3 Future performance – the ‘lead’ indicators
Clearly, everyone wants to know this one thing about a sales person – will they perform in the future? This has traditionally been the unattainable Holy Grail because no ‘off the shelf’ benchmark for future good has existed, role-by-role, for sales people – although this is changing.
McKinsey & Co said in the Q1 2008 edition of the McKinsey Quarterly: ‘Companies like to promote the idea that employees are their biggest source of competitive advantage. Yet the astonishing reality is that most of them are as unprepared for the challenge of finding, motivating and retaining capable workers as they were a decade ago’.
People’s heads
Perhaps it has taken a major financial and economic upheaval to break the old mould . . . or maybe it’s the recognition that after all processes have been optimized, often at huge cost, what remains is optimization of the people.
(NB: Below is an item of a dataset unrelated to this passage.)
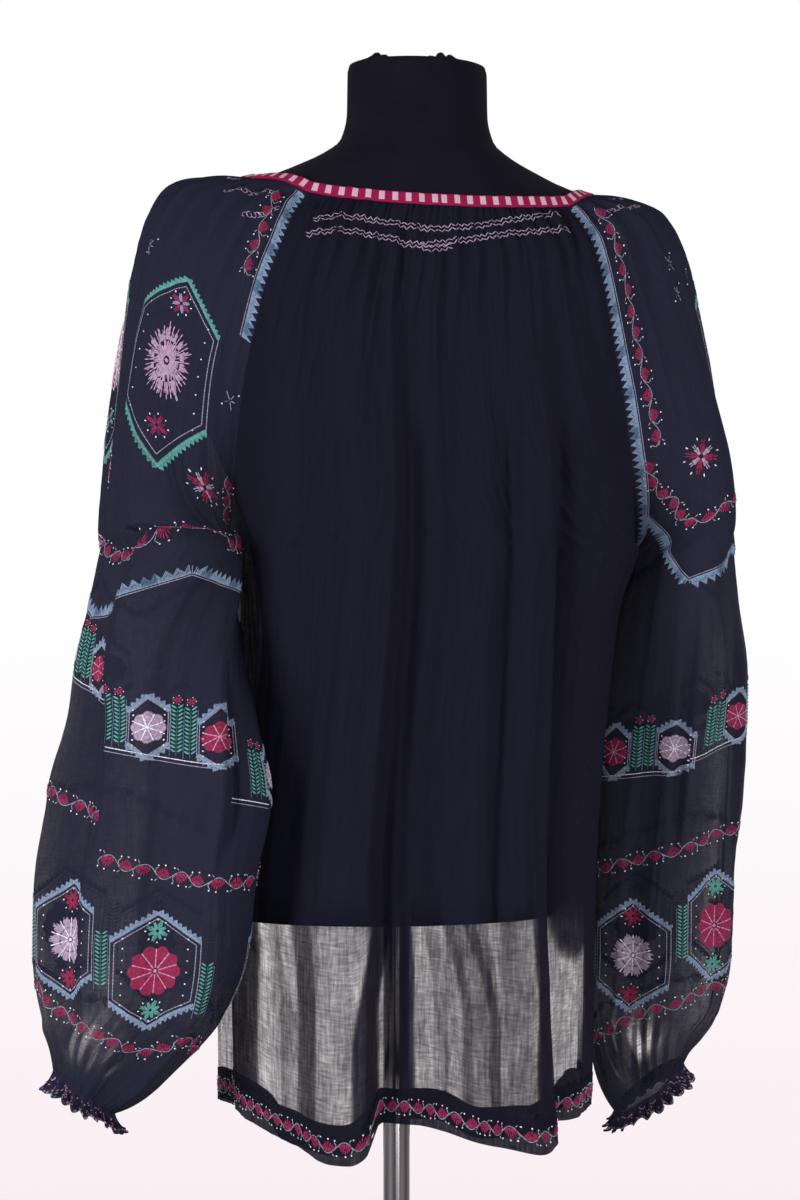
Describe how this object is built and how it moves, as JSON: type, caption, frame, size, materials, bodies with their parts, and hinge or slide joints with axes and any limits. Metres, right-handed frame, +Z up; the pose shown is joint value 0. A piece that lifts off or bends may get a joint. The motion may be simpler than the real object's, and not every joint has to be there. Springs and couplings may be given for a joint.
{
  "type": "blouse on dress form",
  "caption": "Gathered raglan blouse of thin dark cotton with full sleeves and ruffled cuffs, on a limbless dress form with pole and round base.",
  "frame": {"origin": "centre of the underside of the round base, on the pole's axis, at floor level", "axes": "+Z up along the pole; -Y the way the back of the blouse faces; +X towards the wearer's right sleeve"},
  "size_m": [0.6044, 0.32, 1.4012],
  "materials": {
    "navy_voile": "thin crinkled cotton voile, nearly black navy, see-through in one layer",
    "lilac_edging": "stitched ruffled edge, lilac and pink specks on navy",
    "checked_tape": "narrow crimson and pale pink checked tape",
    "black_jersey": "smooth black jersey cover",
    "chromed_tube": "polished tube",
    "chromed_plate": "polished flat plate"
  },
  "bodies": {
    "root": {"back_panel": "navy_voile", "front_panel": "navy_voile", "sleeve_left": "navy_voile", "sleeve_right": "navy_voile", "hem_band_back": "navy_voile", "hem_band_front": "navy_voile", "cuff_left": "lilac_edging", "cuff_right": "lilac_edging", "neck_binding": "checked_tape", "form_torso": "black_jersey", "stand_pole": "chromed_tube", "stand_base": "chromed_plate"}
  },
  "joints": []
}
Finally, this realization is hitting the boardroom table. Here’s McKinsey again: ‘When companies do make talent a priority, they often fall into a trap: focusing narrowly on HR (human resources) systems and processes, which divert attention from the place where most of the obstacles lie: people’s heads.’
The root of the issue lies here: ‘Because to date the ability to measure the impact of human capital on the bottom line has been limited to anecdotal evidence at best – of little relevance to investors and hence – little real main board attention has been paid to the talent challenge.’
For too long, the crucial metrics have been missing, but that’s changing right now.
New wave of assessment
A new wave of sales assessment companies are providing the missing metrics and the means to measure the factors that drive those metrics, so now at last, maybe there actually is an option to focus the main board’s attention on the human factor. By starting with the core of all business prosperity – the sales force – business can start to grow again, powering the world out of recession and back to prosperity.
Maybe – just maybe – there is an answer emerging to one of the greatest business paradoxes of our time – how companies in the 21st century can finally throw off the last remaining shackles of 19th century business and achieve their full potential. Finally, the time has come to assess the true revenue potential of each individual member of your sales team, developing just the skills that drive success, motivating them in a way that drives increased commitment and loyalty and, ensuring that their intellectual capacity is applied to maximum effect in the most appropriate role.